» The problem
List all lines of the data that include the string "context".

» Material
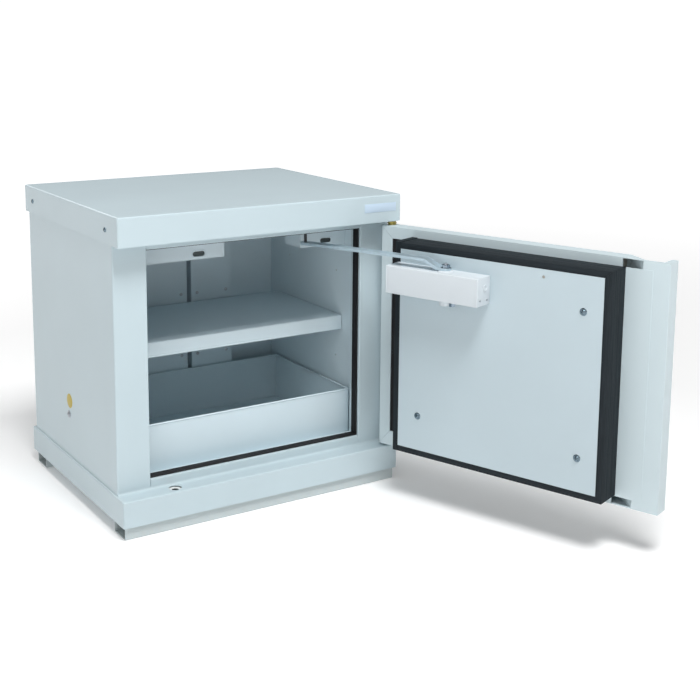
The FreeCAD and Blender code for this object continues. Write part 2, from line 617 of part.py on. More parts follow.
def build_plug():
    """Insulating block on the inside of the door, wrapped in four dark strips, with a white panel."""
    inner_s = ("plug_start + strip", "plug_end - strip")
    inner_z = ("plug_bottom + strip", "plug_top - strip")
    door_node("plug_core", door_box("plug_core_closed", inner_s,
                                    ("-sheet", "plug_depth - panel_sheet"), inner_z))
    deep = ("0", "plug_depth")
    left = door_box("strip_hinge", ("plug_start", "plug_start + strip"), deep,
                    ("plug_bottom", "plug_top + 1.5"))
    right = door_box("strip_free", ("plug_end - strip", "plug_end"), deep, ("plug_bottom", "plug_top"))
    top = door_box("strip_top", inner_s, deep, ("plug_top - strip", "plug_top"))
    bottom = door_box("strip_bottom", inner_s, deep, ("plug_bottom", "plug_bottom + strip"))
    door_node("plug_strips", group("plug_strips_closed", [left, right, top, bottom]))
    seal = door_box("side_seal", ("collarside + 1", "plug_start - 3"), ("-sheet", "0"),
                    ("door_bottom + collarbottom + 1", "door_top - collartop - 1"))
    door_node("hinge_side_seal", seal)
    panel = door_box("panel_plate", inner_s, ("plug_depth - panel_sheet", "plug_depth"), inner_z)
    hole = rod("panel_hole", "Y", (along("389"), out("plug_depth - 3"), "489"), "3", "6")
    spots = ((468, 438), (130, 437), (130, 179), (467, 172.5))
    bores = [rod("screw_bore", "Y", (along(s), out("plug_depth - panel_sheet - 1"), str(z)), "2", "4")
             for s, z in spots]
    door_node("plug_panel", cut("plug_panel_closed", panel, [hole] + bores))
    screws = []
    for s, z in spots:
        place = (along(s), out("plug_depth"), str(z))
        washer = rod("panel_washer", "Y", place, "6.5", "1")
        head = rod("panel_head", "Y", place, "4.2", "3.6")
        shank = rod("panel_shank", "Y", (place[0], out("plug_depth - panel_sheet"), place[2]), "2",
                    "panel_sheet")
        screws.append(join("panel_screw", [washer, head, shank]))
    lower = (screws[0], screws[2], screws[3])
    door_node("panel_screws", group("panel_screws_closed", list(lower)))


# ---------------------------------------------------------------- lock
def build_lock():
    centre = along("lock_along")
    outer = door_box("case_outer", ("lock_along - 17", "lock_along + 17"), ("-door_thick + sheet", "-5"),
                     ("door_bottom + 8", "lock_z + 20"))
    inner = door_box("case_inner", ("lock_along - 15", "lock_along + 15"), ("-door_thick + 4", "-7"),
                     ("door_bottom + 10", "lock_z + 18"))
    bolt_hole = rod("case_bolt_hole", "Z", (centre, out("lock_out"), "door_bottom"),
                    "lock_bolt / 2 + 0.05", "20")
    plug_hole = rod("case_plug_hole", "Y", (centre, out("-door_thick"), "lock_z"), "8.05", "10")
    door_node("lock_case", cut("lock_case_closed", outer, [inner, bolt_hole, plug_hole]))
    rose = rod("cylinder_rose", "Y", (centre, out("-door_thick - 1.9"), "lock_z"), "11", "1.5")
    barrel = rod("cylinder_barrel", "Y", (centre, out("-door_thick - 0.4"), "lock_z"), "8", "15")
    tail = door_box("cylinder_tail", ("lock_along", "lock_along + 12"),
                    ("-door_thick + 14.6", "-door_thick + 18"), ("lock_z - 3", "lock_z + 3"))
    keyway = door_box("keyway", ("lock_along - 0.8", "lock_along + 0.8"),
                      ("-door_thick - 3", "-door_thick + 4"), ("lock_z - 3.5", "lock_z + 3.5"))
    door_node("lock_cylinder", cut("lock_cylinder_closed", join("cylinder", [rose, barrel, tail]),
                                   [keyway]), "lock_cylinder")
    pin = rod("bolt_pin", "Z", (centre, out("lock_out"), "door_bottom + 1"), "lock_bolt / 2",
              "lock_z - door_bottom - 6")
    door_node("lock_bolt", group("lock_bolt_closed", [pin]), "lock_bolt")


# ---------------------------------------------------------------- door closer
def build_closer():
    s_range = ("closer_start", "closer_end")
    t_range = ("plug_depth", "plug_depth + closer_depth")
    outer = door_box("closer_shell", s_range, t_range, ("closer_bottom", "closer_top"))
    face = size("door_inner") + size("plug_depth")

    def away_from_panel(edge):
        return edge.BoundBox.YMax > face + 1

    soft = rounded("closer_shell_round", outer, 1.6, away_from_panel)
    wall = "2"
    inner = door_box("closer_inside", (f"closer_start + {wall}", f"closer_end - {wall}"),
                     ("plug_depth - 1", f"plug_depth + closer_depth - {wall}"),
                     (f"closer_bottom + {wall}", f"closer_top - {wall}"))
    centre = (along("spindle_along"), out("spindle_out"))
    mouth = rod("closer_mouth", "Z", (*centre, "closer_bottom - 1"), "spindle / 2 + 3.3",
                "closer_top - closer_bottom + 2")
    door_node("closer_cover", cut("closer_cover_closed", soft, [inner, mouth]))

    block = door_box("housing_block", ("closer_start + 8", "closer_end - 8"),
                     ("plug_depth", "plug_depth + 40"), ("closer_bottom + 4", "closer_top - 4"))
    bore = rod("housing_bore", "X", (along("closer_end - 14"), out("spindle_out"), "closer_mid"), "14",
               "closer_end - closer_start - 28")
    shaft = rod("housing_shaft", "Z", (*centre, "closer_bottom"), "spindle / 2 + 3",
                "closer_top - closer_bottom")
    door_node("closer_housing", cut("closer_housing_closed", block, [bore, shaft]))

    post = rod("spindle_post", "Z", (*centre, "closer_bottom - 9"), "spindle / 2",
               "arm_hub_z - 1 - closer_bottom + 9")
    collar = rod("spindle_collar", "Z", (*centre, "closer_bottom + 2"), "spindle / 2 + 2.95", "6")
    top_collar = rod("spindle_top_collar", "Z", (*centre, "closer_top - 8"), "spindle / 2 + 2.95", "9")
    nut = rod("spindle_nut", "Z", (*centre, "closer_bottom - 9"), "8", "7")
    tip = rod("spindle_tip", "Z", (*centre, "arm_hub_z - 1"), "3", "arm_thick + 1")
    cap = rod("spindle_cap", "Z", (*centre, "arm_hub_z + arm_thick"), "6.5", "4")
    stud = rod("spindle_stud", "Z", (*centre, "arm_hub_z + arm_thick + 4"), "3.5", "4")
    pieces = [post, collar, top_collar, nut, tip, cap, stud]
    door_node("closer_spindle", join("closer_spindle_closed", pieces), "closer_arm")

    barrel = rod("piston_barrel", "X", (along("233"), out("spindle_out"), "closer_mid"), "13.95", "84")
    window = door_box("piston_window", ("167", "213"), ("spindle_out - 9", "spindle_out + 9"),
                      ("closer_mid - 20", "closer_mid + 20"))
    door_node("closer_piston", cut("closer_piston_closed", barrel, [window]), "closer_piston")

    coil_height, coils = 48.0, 7
    pitch = coil_height / coils
    helix = Part.makeHelix(pitch, coil_height, 10.5)
    wire = Part.Wire(helix.Edges)
    ring = Part.Wire(Part.makeCircle(1.25, V(10.5, 0, 0), V(0, 1, pitch / (2 * math.pi * 10.5))))
    coil = wire.makePipeShell([ring], True, True)
    spring = doc.addObject("Part::Feature", "spring_closed")
    spring.Shape = coil
    mid = (size("closer_bottom") + size("closer_top")) / 2
    spring.Placement = FreeCAD.Placement(
        V(size("door_right") - 98 - 1.25 - coil_height, size("door_inner") + size("spindle_out"), mid),
        TURNS["X"])
    door_node("closer_spring", group("closer_spring_group", [spring]))


def build_arm():
    """Flat arm with a joggle near the spindle, and an upright roller at its far end."""
    half = "arm_width / 2"
    rise = [("-arm_width / 2", "arm_hub_z"), ("16", "arm_hub_z"), ("44", "arm_z"),
            (f"arm_reach + {half}", "arm_z"), (f"arm_reach + {half}", "arm_z + arm_thick"),
            ("41", "arm_z + arm_thick"), ("13", "arm_hub_z + arm_thick"),
            ("-arm_width / 2", "arm_hub_z + arm_thick")]
    strap = profile_body("arm_strap", "XZ", rise, f"-{half}", "arm_width")
    bar = box("arm_plan_bar", ("0", "arm_reach"), (f"-{half}", half), ("0", "600"))
    ends = [rod("arm_plan_end", "Z", (x, "0", "0"), half, "600") for x in ("0", "arm_reach")]
    blade = common("arm_blade", strap, join("arm_plan", [bar] + ends))
    hub = rod("arm_hub", "Z", ("0", "0", "arm_hub_z - 1"), "9.4", "1")
    bore = rod("arm_bore", "Z", ("0", "0", "arm_hub_z - 2"), "3", "12")
    arm = cut("arm_drilled", join("arm_with_hub", [blade, hub]), [bore])
    roller = join("roller_one", [
        rod("roller_pin", "Z", ("arm_reach", "0", "arm_z + arm_thick"), "3", "28"),
        rod("roller_wheel", "Z", ("arm_reach", "0", "arm_z + arm_thick + 22"), "5", "6")])
    spindle = V(size("door_right") - size("spindle_along"), size("door_inner") + size("spindle_out"), 0)
    turned = FreeCAD.Placement(spindle, FreeCAD.Rotation(V(0, 0, 1), size("arm_angle")))
    for name, thing in (("closer_arm", arm), ("arm_roller", roller)):
        holder = group(f"{name}_closed", [thing])
        holder.Placement = turned
        door_node(name, holder, "closer_arm")


hinge = V(size("hinge_x"), size("hinge_y"), 0)
swing = FreeCAD.Placement(V(), FreeCAD.Rotation(V(0, 0, 1), size("door_angle")), hinge)


def door_node(name, closed, body="door"):
    """Node of the door: the piece as drawn closed, swung open about the hinge axis."""
    opened = group(name, [closed])
    opened.Placement = swing
    return node(name, opened, body)


build_cover()
build_base()
build_feet()
build_casing()
build_frame()
build_seals()
build_insulation()
build_liner()
build_shelf()
build_sump()
build_vents()
build_ducts()
build_guide()
build_earth_point()
build_hinge_pins()
build_door_leaf()
build_inner_flanges()
build_grip()
build_plug()
build_lock()
build_closer()
build_arm()

# ---------------------------------------------------------------- check and write
doc.recompute()
for thing in doc.Objects:
    if "Invalid" in thing.State or "Error" in thing.State:
        raise RuntimeError(f"{thing.Name} failed: {thing.State}")
for name, (thing, body) in nodes.items():
    shape = thing.Shape
    if shape.isNull() or not shape.isValid() or not shape.Solids:
        raise RuntimeError(f"{name} has no valid solid")

os.makedirs("parts", exist_ok=True)
for name, (thing, body) in nodes.items():
    thing.Shape.exportStep(f"parts/{name}.step")
print(len(nodes), "nodes written")
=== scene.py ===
"""Looks of the bench-top safety cabinet: powder-coated sheet, dark fire strips, zinc and brass."""
import json
import math

import bmesh
import bpy
from mathutils import Matrix, Vector


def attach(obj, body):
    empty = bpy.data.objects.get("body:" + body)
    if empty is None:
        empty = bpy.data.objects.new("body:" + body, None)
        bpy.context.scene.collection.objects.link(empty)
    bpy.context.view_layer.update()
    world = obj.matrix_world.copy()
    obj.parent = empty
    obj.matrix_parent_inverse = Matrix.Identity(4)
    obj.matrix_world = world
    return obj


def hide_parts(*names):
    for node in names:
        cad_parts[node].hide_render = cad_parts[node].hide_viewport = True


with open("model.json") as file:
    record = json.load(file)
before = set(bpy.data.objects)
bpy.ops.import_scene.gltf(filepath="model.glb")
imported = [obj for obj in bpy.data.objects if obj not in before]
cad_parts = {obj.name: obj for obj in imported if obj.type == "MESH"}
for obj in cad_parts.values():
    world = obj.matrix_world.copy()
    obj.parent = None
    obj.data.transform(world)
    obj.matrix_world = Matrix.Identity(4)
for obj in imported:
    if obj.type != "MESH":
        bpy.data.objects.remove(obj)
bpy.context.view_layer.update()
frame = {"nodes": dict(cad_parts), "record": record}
nodes = frame["nodes"]
joints = {j["name"]: j for j in frame["record"]["behaviour"]["joints"]}
MM = 0.001


# ---------------------------------------------------------------- materials
class Nodes:
    """Small helper that adds shader nodes to one material and links them."""

    def __init__(self, name):
        self.material = bpy.data.materials.new(name)
        self.material.use_nodes = True
        self.tree = self.material.node_tree
        self.shader = self.tree.nodes["Principled BSDF"]
        self.place = self.add("ShaderNodeTexCoord").outputs["Object"]

    def add(self, kind, **inputs):
        """A new node; each input is a plain value or another node's output."""
        node = self.tree.nodes.new(kind)
        for key, value in inputs.items():
            self.feed(node.inputs[key.replace("_", " ")], value)
        return node

    def feed(self, socket, value):
        if hasattr(value, "node"):
            self.tree.links.new(value, socket)
        else:
            socket.default_value = value

    def noise(self, scale, detail=2.0, stretch=(1, 1, 1), roughness=0.5):
        """Noise in object coordinates, drawn out along an axis where stretch is small."""
        mapped = self.add("ShaderNodeMapping", Vector=self.place, Scale=stretch)
        texture = self.add("ShaderNodeTexNoise", Vector=mapped.outputs["Vector"], Scale=scale,
                           Detail=detail, Roughness=roughness)
        return texture.outputs["Fac"]

    def ramp(self, value, low, high, from_low=0.3, from_high=0.7):
        """Bring the span from_low to from_high to low to high."""
        node = self.add("ShaderNodeMapRange", Value=value)
        for key, number in zip(("From Min", "From Max", "To Min", "To Max"),
                               (from_low, from_high, low, high)):
            node.inputs[key].default_value = number
        return node.outputs["Result"]

    def mix(self, factor, first, second):
        node = self.tree.nodes.new("ShaderNodeMix")
        node.data_type = "RGBA"
        self.feed(node.inputs[0], factor)
        self.feed(node.inputs[6], first)
        self.feed(node.inputs[7], second)
        return node.outputs[2]

    def bump(self, height, distance, normal=None):
        node = self.add("ShaderNodeBump", Height=height, Distance=distance, Strength=1.0)
        if normal is not None:
            self.feed(node.inputs["Normal"], normal)
        return node.outputs["Normal"]

    def set(self, **inputs):
        """Feed the shader's own sockets and hand back the material."""
        for key, value in inputs.items():
            self.feed(self.shader.inputs[key.replace("_", " ")], value)
        return self.material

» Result
        bpy.context.scene.collection.objects.link(empty)
    bpy.context.view_layer.update()
bpy.context.view_layer.update()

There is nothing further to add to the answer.